Closing this massive loophole, as wealth economist Gabriel Zucman says, means that the “business model” of tax havens is “severely undermined” and “ultimately destroyed.” Tax havens are no use for those seeking to dodge taxes if they end up having to pay the same amount wherever they try and claim profits are made.
Lurking behind the accord at the G7 was an increasingly bitter dispute between France and Britain, in particular, and the US over how to effectively tax the mainly US-based digital giants.
France and Britain were both introducing versions of a “digital services tax” to claw back some of the lost tax money by taxing digital company revenues, but this was adamantly opposed by both the Trump and Biden administrations.
The US had even threatened a future post-Brexit trade deal with Britain over the issue. The new G7 agreement potentially supersedes these country-specific digital taxes, but the precise details of the new taxes to be levied on multinationals is still to be finalised.
The calculation was likely made by the major powers that a system with clear rules and agreements on the balance of taxation was preferable to endless tit-for-tat negotiations over tax rates and arguments over collection. And the digital companies themselves, no doubt recognising which way the wind was blowing, have been either muted or even, in the case of Facebook’s frontman Nick Clegg, making a show of welcoming the changes.
Chancellor Rishi Sunak has been talking up his government’s own role in winning the change, but this is typically baseless. It was Britain’s opposition to the global minimum tax that, as every other G7 member knows, was holding up an agreement.
Domestic pressure from campaigners and the Labour Party combined with international arm-twisting from the likes of France dragged the British government into supporting the change.
It’s a good example of how skilful campaigning, applying pressure at the right weak points, can make a difference, but Sunak’s own role in winning the deal was obstructive almost until the last minute.
Next steps are to finalise points of implementation, with the agreement still needing to pass through individual country legislatures — ominously including both US Houses of Congress. In this case, hostility by at least some Republicans to the digital giants, whom many see as pursuing a “woke,” anti-Trump agenda, is likely to help pass votes.
The G20, a larger grouping also including major, fast-growing economies like China, is set to discuss the proposals in its July meeting, to be held in Cornwall, with the G7 agreement likely to help bolster support.
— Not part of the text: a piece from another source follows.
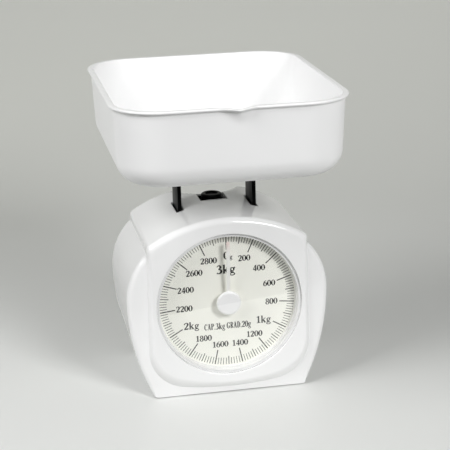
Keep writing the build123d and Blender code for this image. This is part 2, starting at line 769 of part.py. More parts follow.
with BuildPart() as pointer_hub:
    cylinder_along_y(0, dial_z, hub_radius, hub_front_y, hub_back_y)
    fillet(pointer_hub.faces().sort_by(Axis.Y)[0].edges(), hub_edge_radius)
    cylinder_along_y(0, dial_z, hub_stem_radius, hub_back_y, hub_back_y + hub_stem_length)
    cylinder_along_y(0, dial_z, shaft_radius, shaft_front_y, hub_back_y + hub_stem_length, Mode.SUBTRACT)
finish(pointer_hub, "pointer_hub")

with BuildPart() as pointer_needle:
    with BuildSketch(upright_plane(hub_back_y + needle_thickness)):
        with Locations((0, dial_z)):
            Circle(hub_stem_radius + needle_eye_wall)
        with BuildLine():
            Polyline(
                (-needle_width / 2, dial_z),
                (-needle_tip_width / 2, dial_z + needle_length),
                (needle_tip_width / 2, dial_z + needle_length),
                (needle_width / 2, dial_z),
                close=True,
            )
        make_face()
        with Locations((0, dial_z)):
            Circle(hub_stem_radius, mode=Mode.SUBTRACT)
    extrude(amount=needle_thickness)
finish(pointer_needle, "pointer_needle")

hanger_hole_z = hanger_z + spring_hole_edge
with BuildPart() as spring_hanger:
    bar_y = (knob_y - hanger_thickness / 2, knob_y + hanger_thickness / 2)
    block((-hanger_half_width, hanger_half_width), bar_y, (hanger_z, hanger_z + hanger_height))
    cylinder_along_z(0, knob_y, hanger_boss_radius, hanger_z, hanger_z + hanger_height)
    hole_z = (hanger_z, hanger_z + hanger_height)
    cylinder_along_z(0, knob_y, screw_radius + running_clearance, *hole_z, Mode.SUBTRACT)
    for x in (-spring_x, spring_x):
        cylinder_along_y(x, hanger_hole_z, spring_hole_radius, *bar_y, Mode.SUBTRACT)
finish(spring_hanger, "spring_hanger")

# Each spring's loops pull towards each other, so they lie against the near edges of their holes
loop_shift = spring_hole_radius - spring_wire_radius - spring_seat_play
upper_loop_z = hanger_hole_z - loop_shift - spring_loop_radius
lower_loop_z = lower_hole_z + loop_shift + spring_loop_radius
coil_end_gap = spring_loop_radius - spring_wire_radius
coil_z = (lower_loop_z + coil_end_gap, upper_loop_z - coil_end_gap)
for name, x in (("left_spring", -spring_x), ("right_spring", spring_x)):
    with BuildPart() as spring:
        outer = spring_coil_radius + spring_wire_radius
        inner = spring_coil_radius - spring_wire_radius
        turn = 2 * spring_wire_radius
        cylinder_along_z(x, knob_y, outer, *coil_z)
        cylinder_along_z(x, knob_y, inner, coil_z[0] + turn, coil_z[1] - turn, Mode.SUBTRACT)
        cylinder_along_z(x, knob_y, spring_end_hole_radius, *coil_z, Mode.SUBTRACT)
        for z in (lower_loop_z, upper_loop_z):
            with BuildSketch(Plane(origin=(x, knob_y, z), x_dir=(0, 0, 1), z_dir=(0, -1, 0))):
                with Locations((spring_loop_radius, 0)):
                    Circle(spring_wire_radius)
            revolve(axis=Axis((x, knob_y, z), (1, 0, 0)), revolution_arc=360)
    finish(spring, name)

with BuildPart() as zero_screw:
    cylinder_along_z(0, knob_y, screw_radius, screw_bottom_z, knob_bottom_z + screw_grip)
    cylinder_along_z(0, knob_y, screw_collar_radius, arm_top_z, knob_bottom_z)
finish(zero_screw, "zero_screw")

with BuildPart() as zero_knob:
    cylinder_along_z(0, knob_y, knob_radius, knob_bottom_z, knob_top_z)
    fillet(zero_knob.faces().sort_by(Axis.Z)[-1].edges(), knob_edge_radius)
    cylinder_along_z(0, knob_y, knob_dish_radius, knob_top_z - knob_dish_depth, knob_top_z, Mode.SUBTRACT)
    cylinder_along_z(0, knob_y, screw_radius, knob_bottom_z, knob_bottom_z + screw_grip, Mode.SUBTRACT)
finish(zero_knob, "zero_knob")

with BuildPart() as knob_seat:
    outer_x = (-seat_half_width + seat_clearance, seat_half_width - seat_clearance)
    outer_y = (seat_front_y + seat_clearance, seat_back_y - seat_clearance)
    block(outer_x, outer_y, (arm_top_z, seat_top_z))
    flange_x = (outer_x[0] - seat_flange, outer_x[1] + seat_flange)
    flange_y = (outer_y[0] - seat_flange, outer_y[1] + seat_flange)
    block(flange_x, flange_y, (arm_top_z, arm_top_z + seat_floor))
    inner_x = (outer_x[0] + seat_wall, outer_x[1] - seat_wall)
    inner_y = (outer_y[0] + seat_wall, outer_y[1] - seat_wall)
    block(inner_x, inner_y, (arm_top_z + seat_floor, seat_top_z), Mode.SUBTRACT)
    hole_radius = screw_collar_radius + seat_hole_clearance
    cylinder_along_z(0, knob_y, hole_radius, arm_top_z, arm_top_z + seat_floor, Mode.SUBTRACT)
finish(knob_seat, "knob_seat")


def bowl_section(z, inset):
    """Rounded rectangle of the bowl's outside at height z, drawn in by inset."""
    taper = (bowl_top_z - z) * math.tan(math.radians(bowl_draft)) + inset
    with BuildSketch(Plane(origin=(0, bowl_y, z), x_dir=(1, 0, 0), z_dir=(0, 0, 1))) as section:
        width = 2 * (bowl_half_width - taper)
        length = 2 * (bowl_half_length - taper)
        RectangleRounded(width, length, bowl_corner_radius - inset)
    return section.sketch


def spout_section(z, half_width, reach, inset):
    """Outline of the pouring lip at height z: an arc that bulges forward from the front wall."""
    lean = (bowl_top_z - z) * math.tan(math.radians(bowl_draft))
    face = bowl_y - bowl_half_length + lean + inset
    tip = face - reach
    back = face + 4 * bowl_wall
    with BuildSketch(level_plane(z)) as section:
        with BuildLine():
            Polyline((-half_width, face), (-half_width, back), (half_width, back), (half_width, face))
            ThreePointArc((half_width, face), (0, tip), (-half_width, face))
        make_face()
    return section.sketch


def spout_form(inset):
    """The pouring lip: a beak at the rim that runs into the wall lower down."""
    top = spout_section(bowl_top_z, spout_half_width - inset, spout_reach, inset)
    foot_z = bowl_top_z - spout_depth + inset
    foot = spout_section(foot_z, spout_foot_half_width - inset, spout_foot_reach, inset)
    loft([top, foot], ruled=True)


with BuildPart() as bowl_hollow:
    loft([bowl_section(bowl_bottom_z + bowl_wall, bowl_wall), bowl_section(bowl_top_z, bowl_wall)], ruled=True)
    fillet(bowl_hollow.faces().sort_by(Axis.Z)[0].edges(), bowl_bottom_radius - bowl_wall)
    spout_form(bowl_wall)

with BuildPart() as bowl:
    loft([bowl_section(bowl_bottom_z, 0), bowl_section(bowl_top_z, 0)], ruled=True)
    fillet(bowl.faces().sort_by(Axis.Z)[0].edges(), bowl_bottom_radius)
    spout_form(0)
    # Rim bead, which runs round the pouring lip too
    with BuildSketch(level_plane(bowl_top_z)):
        with Locations((0, bowl_y)):
            rim_size = (2 * (bowl_half_width + rim_width), 2 * (bowl_half_length + rim_width))
            RectangleRounded(*rim_size, bowl_corner_radius + rim_width)
    add(spout_section(bowl_top_z, spout_half_width + rim_width, spout_reach, -rim_width))
    extrude(amount=-rim_height)
    add(bowl_hollow.part, mode=Mode.SUBTRACT)
    # Locating rib under the floor, round the support
    rib_bottom_z = bowl_bottom_z - locating_rib_height
    with BuildSketch(level_plane(rib_bottom_z)):
        with Locations((0, bowl_y)):
            gap = locating_rib_clearance
            inner_size = (2 * (support_half_width + gap), 2 * (support_half_length + gap))
            edge = 2 * locating_rib_thickness
            inner_radius = support_corner_radius + gap
            outer_radius = inner_radius + locating_rib_thickness
            RectangleRounded(inner_size[0] + edge, inner_size[1] + edge, outer_radius)
            RectangleRounded(*inner_size, inner_radius, mode=Mode.SUBTRACT)
    extrude(amount=locating_rib_height)
finish(bowl, "bowl")
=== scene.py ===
import math

import bmesh
import bpy
import numpy as np
from mathutils import Matrix, Vector


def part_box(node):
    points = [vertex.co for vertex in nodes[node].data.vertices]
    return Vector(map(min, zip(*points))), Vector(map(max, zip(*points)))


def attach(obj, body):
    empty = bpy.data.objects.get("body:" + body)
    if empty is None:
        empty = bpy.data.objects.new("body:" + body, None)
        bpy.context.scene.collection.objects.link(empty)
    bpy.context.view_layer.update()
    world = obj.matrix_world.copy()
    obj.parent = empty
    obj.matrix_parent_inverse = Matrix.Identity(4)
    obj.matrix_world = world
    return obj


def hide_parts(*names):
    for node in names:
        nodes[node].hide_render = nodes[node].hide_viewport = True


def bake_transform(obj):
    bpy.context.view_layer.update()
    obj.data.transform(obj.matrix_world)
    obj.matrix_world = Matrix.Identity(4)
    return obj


# Analogue kitchen scale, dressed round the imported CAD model: a glossy moulded case, a satin bowl with a
# pouring lip, a printed dial behind a clear lens, and the black uprights and zero knob. Metres, in the CAD's
# frame: +X is to the right as seen from the front, the dial faces -Y, +Z is up.

mm = 0.001
full_turn = 2 * math.pi
quarter_turn = math.pi / 2
# Points closer than the first are merged, an edge shorter than the second goes, and two lengths or angles
# that differ by less than the third are taken as one
merge_distance, sliver_length, near = 0.0005 * mm, 0.0002 * mm, 1e-6
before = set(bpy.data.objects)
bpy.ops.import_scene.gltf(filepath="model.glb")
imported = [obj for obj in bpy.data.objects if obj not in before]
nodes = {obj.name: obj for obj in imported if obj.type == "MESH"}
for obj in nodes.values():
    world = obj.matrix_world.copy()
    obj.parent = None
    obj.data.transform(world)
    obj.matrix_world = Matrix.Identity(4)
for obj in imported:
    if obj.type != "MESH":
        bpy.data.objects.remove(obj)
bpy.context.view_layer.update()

# Places read from the frame
case_low, case_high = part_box("body_shell")
lens_low, lens_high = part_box("dial_lens")
card_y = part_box("dial_card")[0].y
hub_low, hub_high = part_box("pointer_hub")
needle_low, needle_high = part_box("pointer_needle")
knob_low, knob_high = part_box("zero_knob")
bowl_low, bowl_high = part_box("bowl")
support_low, support_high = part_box("bowl_support")
upright_low, upright_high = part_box("right_upright")
dial_z = (lens_low.z + lens_high.z) / 2
front_y, back_y = case_low.y, case_high.y
knob_y = (knob_low.y + knob_high.y) / 2
bowl_top_z = bowl_high.z
bowl_seat_gap = 0.2 * mm
bowl_floor_z = support_high.z + bowl_seat_gap


# Helpers for meshes


def points_of(*coordinates):
    """Points from one array for each coordinate; a plain number stands for a whole array of itself."""
    return np.stack(np.broadcast_arrays(*coordinates), axis=-1)


def grid_faces(rows, columns, wrap_rows=False, wrap_columns=False):
    """Quads of a grid whose vertex number is row * columns + column; a wrapped side joins its last line to
    its first."""
    row = np.arange(rows if wrap_rows else rows - 1)
    column = np.arange(columns if wrap_columns else columns - 1)
    row, column = np.meshgrid(row, column, indexing="ij")
    next_row, next_column = (row + 1) % rows, (column + 1) % columns
    corners = [(row, column), (row, next_column), (next_row, next_column), (next_row, column)]
    numbers = [at_row * columns + at_column for at_row, at_column in corners]
    return np.stack(numbers, axis=-1).reshape(-1, 4)


def capped_faces(rings, count):
    """Faces of a run of rings with count points each: the quads between them and one face over each end."""
    last = (rings - 1) * count
    ends = [tuple(range(count)), tuple(range(last, last + count))[::-1]]
    return grid_faces(rings, count, wrap_columns=True).tolist() + ends


def joined(parts):
    """Several (points, faces) surfaces as one, each face list moved on by the points before it."""
    points, faces, start = [], [], 0
    for part_points, part_faces in parts:
        points.append(np.asarray(part_points).reshape(-1, 3))
        faces += [tuple(int(number) + start for number in face) for face in part_faces]
        start += len(points[-1])
    return np.concatenate(points), faces


def mesh_piece(name, points, faces, material, body, slot=None, replaced=(), sharp=35.0):
    """A finished piece: doubles merged, faces turned outwards, edges sharper than the angle left sharp."""
    mesh = bpy.data.meshes.new(name)
    points = np.asarray(points, float).reshape(-1, 3).tolist()
    mesh.from_pydata(points, [], [list(map(int, face)) for face in faces])
    shape = bmesh.new()
    shape.from_mesh(mesh)
    bmesh.ops.remove_doubles(shape, verts=shape.verts, dist=merge_distance)
    bmesh.ops.dissolve_degenerate(shape, edges=shape.edges, dist=sliver_length)
    bmesh.ops.recalc_face_normals(shape, faces=shape.faces)
    shape.to_mesh(mesh)
    shape.free()
    mesh.polygons.foreach_set("use_smooth", np.ones(len(mesh.polygons), bool))
    mesh.set_sharp_from_angle(angle=math.radians(sharp))
    mesh.materials.append(material)
    piece = bpy.data.objects.new(name, mesh)
    bpy.context.scene.collection.objects.link(piece)
    if replaced:
        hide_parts(*replaced)
    if body:
        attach(piece, body)
    return piece


def arc(middle, radius, start, end, count):
    """Points (across, up) of a circular arc: middle + radius * (cos, sin), from start to end in radians."""
    turn = np.linspace(start, end, count)
    return points_of(middle[0] + radius * np.cos(turn), middle[1] + radius * np.sin(turn))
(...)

And the OECD group has been hosting mammoth, 140-country talks on reforms to global corporate taxation that are due to report in October; prior agreement by the G7 and G20 will help the passage of any broader tweaks agreed there.
This all has to be seen as only the start. Joe Biden’s original proposal was for a 21 per cent global minimum tax, but that figure has been whittled down under international pressure from lower-tax G7 nations like Japan and to appease a few notorious but powerful Democratic voices in the US, like Senator Joe Manchin who has repeatedly insisted on lower corporate tax rates.
But the average OECD headline corporate tax rate is 25 per cent and with most major multinationals headquartered in bigger developed economies, the changes may do little for the developing world as increased tax revenues can be expected to go where companies claim their HQs.
Oxfam and other campaigners are right to say the minimum rate is too low. We are a long way from a genuinely progressive international tax system and at the very least governments like Britain should be pushing for an increase in the minimum to at least 25 per cent. But whatever its limitations, the deal marks an important turn against neoliberalism globally and a potentially important stepping stone to a fairer world economy.